With the Kremlin and multipliers in place a towns production potential is actually comparable to a state property workshop, with the caveats that most of them are pooled andcan be used in any city, they are weaker when spent on wonders and can't build space parts.
Free Market of course doesn't stop you from building workshops, nor from doing so while running Caste, a food corp can feed workshops, and maybe additional specialists while a hammer corp can drive your production to obscene levels.
Its at no disadvantage in terms of production, it just plays a bit differently.
Domestic routes don't cap out at 1-2. Some overseas holdings can easily drive them to the 3-6 range surprisingly early and a food corp can drive them much higher. On occasion i've seen them top 10, with 13 being the largest I have seen without intentionally trying to break things ( i.e. not huge, marathon on big and small/low seas archipelago map with Sushi)
So you have to settle land overseas, a huge expense in maintenance. To eventually gain a few extra beakers you deprived yourself of earlier.
To have lots of food resources implies you're very large or you have a massive tribute bill.
I which case why bother with a corporation? make a domination push.
And if your tribute bill is massive you'll deprive yourself of beakers or culture points slowing a push for victory through space or culture.
Corporations are Meh!

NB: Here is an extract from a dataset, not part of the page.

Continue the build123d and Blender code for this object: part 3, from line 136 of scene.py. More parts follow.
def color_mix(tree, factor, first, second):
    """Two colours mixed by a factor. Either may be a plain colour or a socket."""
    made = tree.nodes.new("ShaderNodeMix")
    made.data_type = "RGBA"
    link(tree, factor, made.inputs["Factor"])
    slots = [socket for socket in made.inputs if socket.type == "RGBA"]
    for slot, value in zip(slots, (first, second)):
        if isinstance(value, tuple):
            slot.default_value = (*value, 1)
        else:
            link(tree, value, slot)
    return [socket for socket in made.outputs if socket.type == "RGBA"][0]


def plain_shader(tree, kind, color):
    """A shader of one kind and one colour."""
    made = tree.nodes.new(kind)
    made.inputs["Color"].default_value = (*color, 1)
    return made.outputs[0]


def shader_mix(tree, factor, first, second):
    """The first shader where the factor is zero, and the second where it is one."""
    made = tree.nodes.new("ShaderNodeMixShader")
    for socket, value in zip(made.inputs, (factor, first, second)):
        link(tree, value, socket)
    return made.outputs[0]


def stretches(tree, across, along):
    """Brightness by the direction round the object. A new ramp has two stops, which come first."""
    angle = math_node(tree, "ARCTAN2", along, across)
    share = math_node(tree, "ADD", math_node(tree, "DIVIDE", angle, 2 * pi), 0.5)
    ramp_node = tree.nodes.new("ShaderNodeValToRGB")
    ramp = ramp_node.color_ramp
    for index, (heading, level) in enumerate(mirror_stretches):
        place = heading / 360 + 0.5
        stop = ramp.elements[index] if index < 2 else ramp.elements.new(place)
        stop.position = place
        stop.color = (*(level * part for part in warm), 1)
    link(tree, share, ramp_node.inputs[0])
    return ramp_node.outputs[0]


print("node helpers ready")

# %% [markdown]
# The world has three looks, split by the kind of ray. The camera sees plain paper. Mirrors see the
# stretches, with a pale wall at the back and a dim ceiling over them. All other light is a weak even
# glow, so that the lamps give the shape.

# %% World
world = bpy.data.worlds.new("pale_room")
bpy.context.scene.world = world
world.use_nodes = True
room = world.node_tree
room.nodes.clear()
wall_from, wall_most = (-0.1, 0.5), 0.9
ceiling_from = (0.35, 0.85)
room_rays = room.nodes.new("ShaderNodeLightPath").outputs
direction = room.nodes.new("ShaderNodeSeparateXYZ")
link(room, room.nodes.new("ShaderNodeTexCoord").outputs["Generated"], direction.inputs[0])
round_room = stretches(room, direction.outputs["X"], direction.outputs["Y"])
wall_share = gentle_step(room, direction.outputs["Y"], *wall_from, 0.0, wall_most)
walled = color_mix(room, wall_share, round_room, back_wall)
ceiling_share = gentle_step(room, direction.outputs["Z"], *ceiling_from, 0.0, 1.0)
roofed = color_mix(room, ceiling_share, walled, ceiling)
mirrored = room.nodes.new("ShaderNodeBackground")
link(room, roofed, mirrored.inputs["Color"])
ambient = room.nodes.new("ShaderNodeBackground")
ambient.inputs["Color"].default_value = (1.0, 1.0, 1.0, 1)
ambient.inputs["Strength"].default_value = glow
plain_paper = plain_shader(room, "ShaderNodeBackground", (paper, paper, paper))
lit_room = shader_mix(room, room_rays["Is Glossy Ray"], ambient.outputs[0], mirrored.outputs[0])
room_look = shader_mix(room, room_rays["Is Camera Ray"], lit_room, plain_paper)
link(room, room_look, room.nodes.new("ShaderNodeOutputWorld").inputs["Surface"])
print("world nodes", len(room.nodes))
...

I find there is always something else that would benefit me more.
Sid Sushi, Creative construction, Civilized jewelerys stack and help with cultural victories.
But if you are just going for a straight military victory.... spreading the corporation vs simply making more units and killing the enemy is probably going to be make the units and kill the enemy.
Oh and standard ethanol provides oil. so theres that too. (and aluminum co provides aluminum)
but once you do spread the corporations (Mining inc and cereal mills usually) you will out produce everyone and steam roll them as you crank out units to murder them, take their lands and increase your bonus hammers and food.
I go to war for three resources regardless if i can't settle or under cultural threat. Iron, Coal, and oil. If you haven't got them you're screwed.